This post is by Charlie Meredith, Managing Director at Time Inc. UK Advertising.

People – I mean real people – are all too easily forgotten. Advertisers and marketers spend so much time thinking about them that they forget who they really are. People are not consumers, target audiences or data segments that can be matched to a set of behaviours, interests, some medical records and an address.

Well okay, we all are. But that's not all we are.

We are individuals, uniquely shaped by our experiences, emotions and intuitions, and more than ever before we are determined to be 'the best we can be'. Self-actualisation is right at the top of the bucket list – in fact, all we hear now are the things that make us feel as though we're trying to catch up in life.

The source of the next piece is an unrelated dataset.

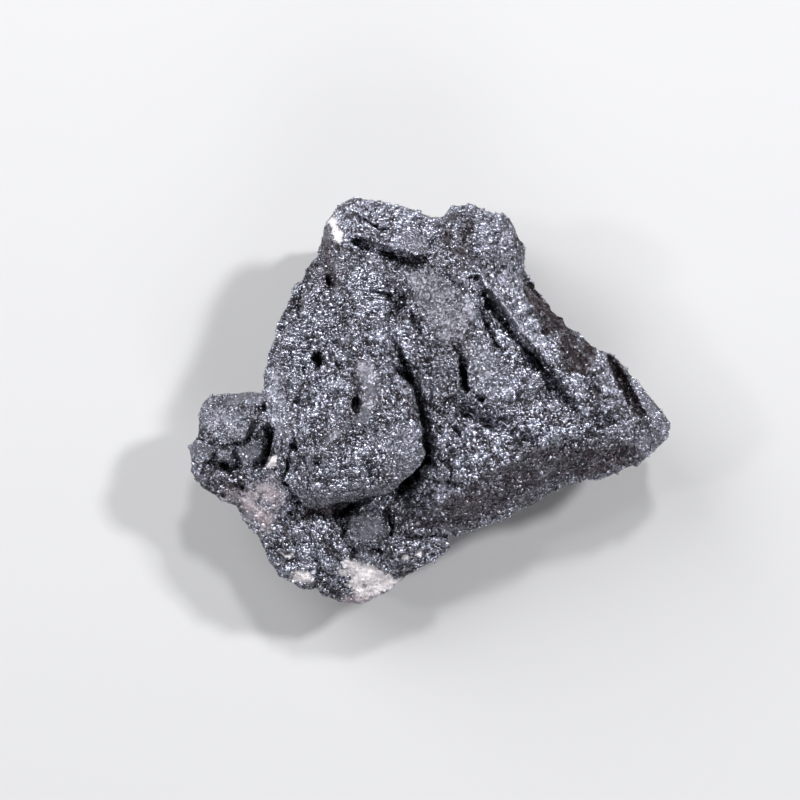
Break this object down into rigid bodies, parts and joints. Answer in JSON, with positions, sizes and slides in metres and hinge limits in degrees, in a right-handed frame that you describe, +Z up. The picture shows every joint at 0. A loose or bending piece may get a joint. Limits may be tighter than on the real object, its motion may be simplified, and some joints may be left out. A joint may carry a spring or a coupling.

"I want to try everything possible. I want to learn French so I can speak it fluently, take up the piano again, go on a safari, learn to swim front crawl, lose some weight. I want to try a lot of new things and do as much as I can. I want to live in the moment." Any of this sound familiar?

And what's the sense of doing all that good stuff, being the best 'You' you can be, if you don't shout about it loudly and to good effect? People are no longer just people; we are becoming powerful, personal brands, reflecting and projecting all those things we are passionate about, brought to vivid life through all our interactions, through all the stuff we create, curate and share.

Unlike some brands, 'Brand You' evolves intuitively and every second of the day, shaped by the information and experiences we absorb, and is worked on incessantly in real time, refined and fine-tuned in multiple formats across multiple channels.

As people morph into marketers, we become ever more savvy and alert to marketing ploys, ever more persuaded by real connection with other interactive brands and less by passive messaging. That's where inspiring content – whether editorial or marketing – comes into its own.

Consumer brands don't enjoy the luxury of being intuitively in touch. But media brands do.

With our brands, the approach is two-fold: to lead and to listen. We lead by setting trends; inspiring, stimulating, curating and sharing know-how. We listen and follow too, fostering the friendly warmth of familiarity and inclusion, by showing what others are doing or wearing or watching, by listening to their opinions and inviting discussion – and not least by keeping our finger on the pulse of people and culture.

To wit, some feedback from a recent questionnaire: "When it comes to a magazine – in print or online – you know the writers and editors are not just journalists. They're one of us. You feel more emotionally linked to the brand. And they talk to people who are after and want the same things as me."

We've always been good at building brands – our own and other people's – by being ''one of us''. That's never been more important than in the age of 'Brand You'.